SET PROBLEM> Can the data below be set down again exactly, line for line?

* begin EXERCISE INPUTS *

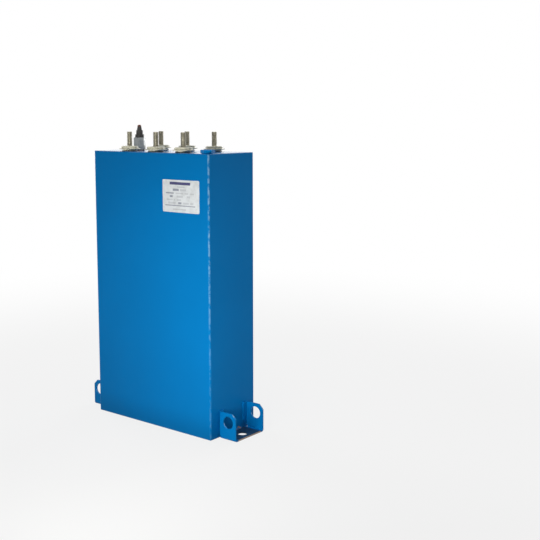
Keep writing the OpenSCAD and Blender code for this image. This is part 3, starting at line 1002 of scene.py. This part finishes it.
def weldMaterial():
    material, tree, shader = newTree("weld_bead")
    film = useGroup(tree, paintFilm, Color=paint["blue"], Drift=paint["drift"], Gloss=weld["gloss"],
                    Peel=paint["peel"])
    along = splitAxes(tree, objectSpot(tree))["Y"]
    mask = ramp(tree, along, weld["bareEnd"] - weld["bareFade"], weld["bareEnd"], 1.0, 0.0)
    wearHighlightMix = useGroup(tree, wearAndHighlight, Color=film["Color"], Bare=weld["bare"], Mask=mask,
                    Breakup=weld["bareBreakup"], Amount=weld["bareShare"])
    dress(tree, shader, wearHighlightMix["Color"], film, weld["depth"], weld["bumpStrength"])
    feed(tree, paint["gleam"], shader.inputs["Specular IOR Level"])
    return material


def addWelds():
    # one bead of overlapping drops where the floor of a foot meets the case
    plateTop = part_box("foot_right")[0].z + foot["sheet"]
    finish = weldMaterial()
    for side, facing in (("right", 1), ("left", -1)):
        start = (facing * sideFace, -weld["reach"], plateTop)
        clearPick()
        bpy.ops.mesh.primitive_uv_sphere_add(segments=weld["segments"], ring_count=weld["rings"],
                                             radius=weld["radius"], location=start)
        bead = bpy.context.active_object
        bpy.ops.object.mode_set(mode="EDIT")
        bpy.ops.mesh.select_all(action="SELECT")
        bpy.ops.transform.rotate(value=math.radians(weld["facetTurn"]), orient_axis="Z",
                                 center_override=start)
        bpy.ops.object.mode_set(mode="OBJECT")
        row = bead.modifiers.new("row", "ARRAY")
        row.use_relative_offset = False
        row.use_constant_offset = True
        row.constant_offset_displace = (0, weld["pitch"], 0)
        row.count = int(2 * weld["reach"] / weld["pitch"]) + 1
        skin = bead.modifiers.new("skin", "REMESH")
        skin.mode = "VOXEL"
        skin.voxel_size = weld["voxel"]
        applyAll(bead)
        settle(bead, "foot_weld_" + side)
        bpy.ops.object.mode_set(mode="EDIT")
        wall = (facing * (sideFace - weld["sink"]), 0, 0)
        bisectEach([(wall, (-facing, 0, 0)), ((0, 0, plateTop - weld["sink"]), (0, 0, -1))])
        closeMesh(mergeGap)
        smooth(bead, weld["smoothAngle"])
        bead.data.materials.append(finish)
        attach(bead, "root")


addWelds()
print("welds laid")
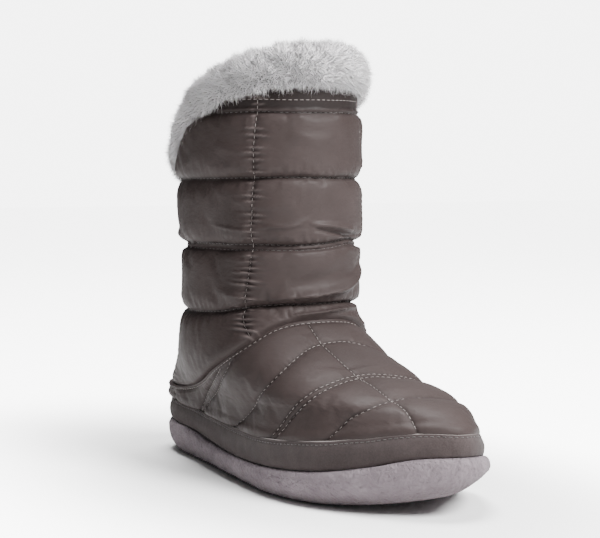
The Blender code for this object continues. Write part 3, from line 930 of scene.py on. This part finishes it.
def bars(distance, z, seed):
    """Short narrow crests that cross a stitched upright, one every few millimetres."""
    height = np.zeros(z.shape)
    cell = np.floor(z / BAR_PITCH).astype(np.int64)
    for k in (cell - 1, cell, cell + 1):
        first, second = (lattice(k, column, seed) for column in (0, 1))
        centre = (k + 0.5 + 0.12 * first) * BAR_PITCH + 0.14 * second * distance
        crest = bell(z - centre, 0.62) * bell(distance - 1.5 * first, 4.6 + 2.2 * second)
        height += (1.0 + 0.45 * second) * crest
    return height


def blow_up(base, normal, height, pin, rows, **settings):
    """Heights before and after a sheet is blown up, on some rows and every other column."""
    pick = np.round(np.linspace(0, len(base) - 1, rows)).astype(int)
    base, normal, height, pin = (grid[pick][:, ::2] for grid in (base, normal, height, pin))
    blown = inflate(base + normal * height[..., None], np.clip(pin, 0, 1), **settings)
    return height, ((blown - base) * normal).sum(2)


def wrinkles(base, normal, height, pin):
    """What a blown-up sheet adds to the shaft's height: its gathers, without its overall bulge."""
    _, rise = blow_up(base, normal, height * 0.8, pin, SHEET_ROWS, growth=0.045, pressure=3.0, stiff=0.5)
    reach, limit = 30, 1.3
    kernel = bell(np.arange(-reach, reach + 1), 13.0)
    wide = np.concatenate([rise[:, -reach:], rise, rise[:, :reach]], 1)
    calm = np.stack([np.convolve(row, kernel / kernel.sum(), "valid") for row in wide])
    return refine(np.clip(rise - calm, -limit, limit), *base.shape[:2])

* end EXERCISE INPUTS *

TASK SOLUTION>
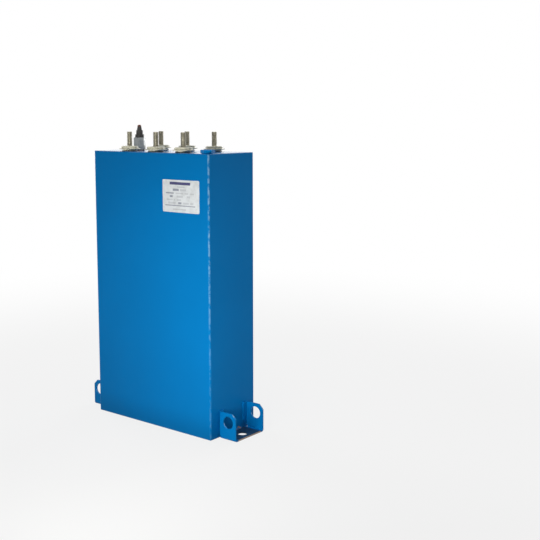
Keep writing the OpenSCAD and Blender code for this image. This is part 3, starting at line 1002 of scene.py. This part finishes it.
def weldMaterial():
    material, tree, shader = newTree("weld_bead")
    film = useGroup(tree, paintFilm, Color=paint["blue"], Drift=paint["drift"], Gloss=weld["gloss"],
                    Peel=paint["peel"])
    along = splitAxes(tree, objectSpot(tree))["Y"]
    mask = ramp(tree, along, weld["bareEnd"] - weld["bareFade"], weld["bareEnd"], 1.0, 0.0)
    wearHighlightMix = useGroup(tree, wearAndHighlight, Color=film["Color"], Bare=weld["bare"], Mask=mask,
                    Breakup=weld["bareBreakup"], Amount=weld["bareShare"])
    dress(tree, shader, wearHighlightMix["Color"], film, weld["depth"], weld["bumpStrength"])
    feed(tree, paint["gleam"], shader.inputs["Specular IOR Level"])
    return material


def addWelds():
    # one bead of overlapping drops where the floor of a foot meets the case
    plateTop = part_box("foot_right")[0].z + foot["sheet"]
    finish = weldMaterial()
    for side, facing in (("right", 1), ("left", -1)):
        start = (facing * sideFace, -weld["reach"], plateTop)
        clearPick()
        bpy.ops.mesh.primitive_uv_sphere_add(segments=weld["segments"], ring_count=weld["rings"],
                                             radius=weld["radius"], location=start)
        bead = bpy.context.active_object
        bpy.ops.object.mode_set(mode="EDIT")
        bpy.ops.mesh.select_all(action="SELECT")
        bpy.ops.transform.rotate(value=math.radians(weld["facetTurn"]), orient_axis="Z",
                                 center_override=start)
        bpy.ops.object.mode_set(mode="OBJECT")
        row = bead.modifiers.new("row", "ARRAY")
        row.use_relative_offset = False
        row.use_constant_offset = True
        row.constant_offset_displace = (0, weld["pitch"], 0)
        row.count = int(2 * weld["reach"] / weld["pitch"]) + 1
        skin = bead.modifiers.new("skin", "REMESH")
        skin.mode = "VOXEL"
        skin.voxel_size = weld["voxel"]
        applyAll(bead)
        settle(bead, "foot_weld_" + side)
        bpy.ops.object.mode_set(mode="EDIT")
        wall = (facing * (sideFace - weld["sink"]), 0, 0)
        bisectEach([(wall, (-facing, 0, 0)), ((0, 0, plateTop - weld["sink"]), (0, 0, -1))])
        closeMesh(mergeGap)
        smooth(bead, weld["smoothAngle"])
        bead.data.materials.append(finish)
        attach(bead, "root")


addWelds()
print("welds laid")
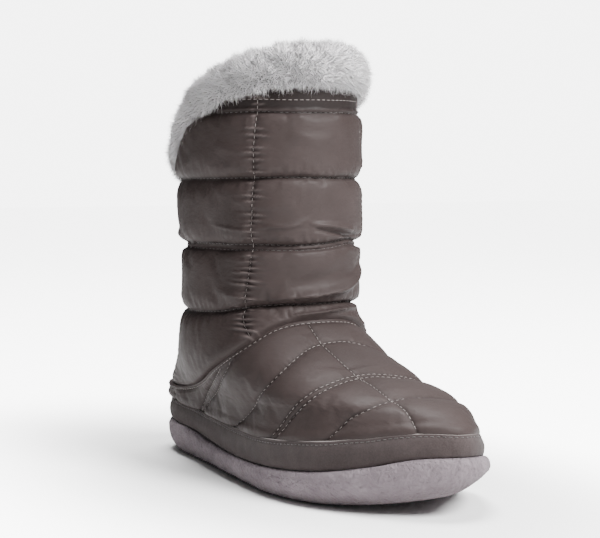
The Blender code for this object continues. Write part 3, from line 930 of scene.py on. This part finishes it.
def bars(distance, z, seed):
    """Short narrow crests that cross a stitched upright, one every few millimetres."""
    height = np.zeros(z.shape)
    cell = np.floor(z / BAR_PITCH).astype(np.int64)
    for k in (cell - 1, cell, cell + 1):
        first, second = (lattice(k, column, seed) for column in (0, 1))
        centre = (k + 0.5 + 0.12 * first) * BAR_PITCH + 0.14 * second * distance
        crest = bell(z - centre, 0.62) * bell(distance - 1.5 * first, 4.6 + 2.2 * second)
        height += (1.0 + 0.45 * second) * crest
    return height


def blow_up(base, normal, height, pin, rows, **settings):
    """Heights before and after a sheet is blown up, on some rows and every other column."""
    pick = np.round(np.linspace(0, len(base) - 1, rows)).astype(int)
    base, normal, height, pin = (grid[pick][:, ::2] for grid in (base, normal, height, pin))
    blown = inflate(base + normal * height[..., None], np.clip(pin, 0, 1), **settings)
    return height, ((blown - base) * normal).sum(2)


def wrinkles(base, normal, height, pin):
    """What a blown-up sheet adds to the shaft's height: its gathers, without its overall bulge."""
    _, rise = blow_up(base, normal, height * 0.8, pin, SHEET_ROWS, growth=0.045, pressure=3.0, stiff=0.5)
    reach, limit = 30, 1.3
    kernel = bell(np.arange(-reach, reach + 1), 13.0)
    wide = np.concatenate([rise[:, -reach:], rise, rise[:, :reach]], 1)
    calm = np.stack([np.convolve(row, kernel / kernel.sum(), "valid") for row in wide])
    return refine(np.clip(rise - calm, -limit, limit), *base.shape[:2])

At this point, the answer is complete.